Travelogue
Lifers - Expats in Southeast Asia - 17 May 2010
Thailand has been accepting tourists increasingly in their droves since the Vietnam War, when American GIs kicked off the whole tourist thing using the country attractions to escape their war experiences. US military planners used other parts of the country to stock, supply, maintain and operate their mass machinery of war.In parts of this country it appears, in places, to be happy hour all day every day.
The sun shines most of the time and it’s always warm. One English guy had always wanted to own an English country pub. So he bought one in rural England somewhere, even booked Van Morrison to play a gig one time. Trouble was he said, the weather was never good enough. If it was summer all the time, trade would be much better he thought. So he copied the design and replicated the whole concept in Thailand where it’s sunny 360 days a year.I think that I should stop coming to places that are too popular with visitors.
So many tourists come to Thailand it’s possible to generalise about some of the more noticeable groupings, like the British for example, or more particularly, the English. They appear to be divided between back packers on their “gap year” in one group, those approaching a genteel retirement in another (less seen), and those who could be best described as the lumpen proletariat.
The latter fall into one of two demographics, pre and post middle age. The latter are often in poor physical condition, no doubt resulting from bad diet and worse lifestyle choices. Addicted to nicotine and alcohol, they can invariably be seen sitting around in bars. Their faded tattoos, usually of some banal subject matter, assuming you can still make them out at all, stain their withered limbs. Their inter-group conversations, usually confined to their regional groupings of origin, criticize all that is lacking in Thailand, and what they invariably miss about the home country, which makes you wonder why they are here at all. These are the lifers, those who cannot go home. They cannot exist back in the "old" country but then curiously have never realy accepted their adopted lan either. They exist, therefore, in some kind of limbo, neither here nor there.

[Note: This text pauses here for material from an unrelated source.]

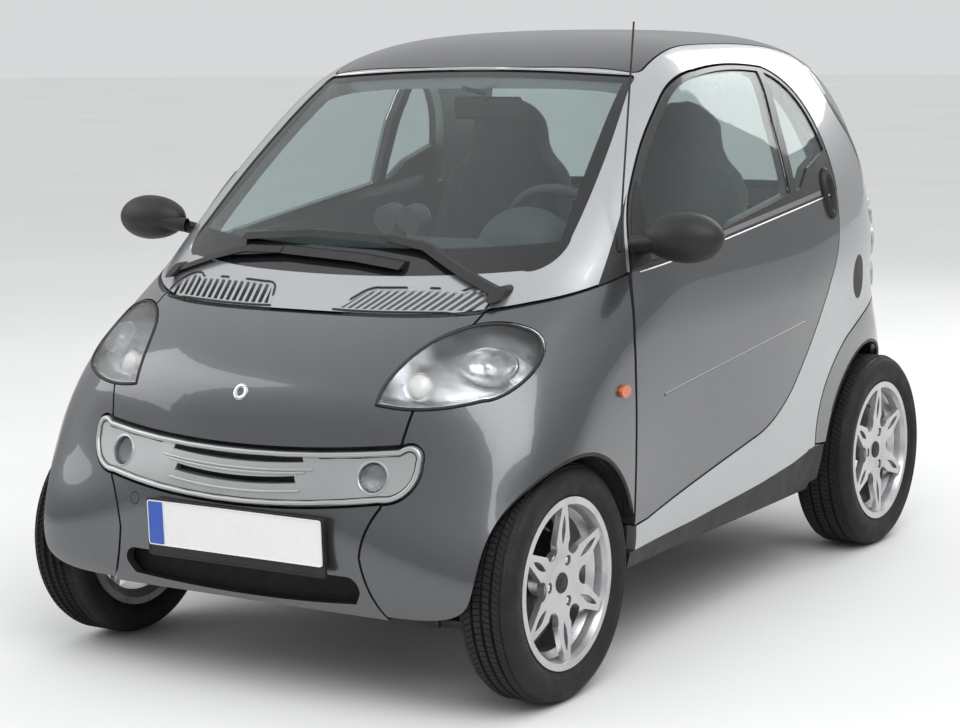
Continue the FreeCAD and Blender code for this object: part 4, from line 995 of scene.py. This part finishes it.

One character, from the first demographic, I’ve seen twice stumbling along the street, looking and sounding like he once belonged on the terraces at Millwall. He is covered in tattoos from the top of his shaven head to his ankles. At 10am he is already (or still) off his face, to infuse a colloquialism he’d have once understood. His only clothes now, a pair of board shorts, worn ludicrously halfway down his backside.
The younger ones, as in the previous example, are more heavily tattooed than the older grouping, and walk about topless whenever out and about, as if involved in some pre-mating ritual. They often seek counsel with the older members of the pod, learning behaviour, as if being groomed. Neither group appears keen on making any concession to the local culture. Most come half way round the world to a country with one of the finest cuisines on the planet to eat eggs, chips and beans and now, Subway. Often of pasty complexion, their skin becomes red and blotchy when reacting to sunlight. With their tattoos and ashen skin, lack of grace and poor demeanor, one is reminded of prison inmates recently released (probably unfair to some - inmates), or football hooligans, or both.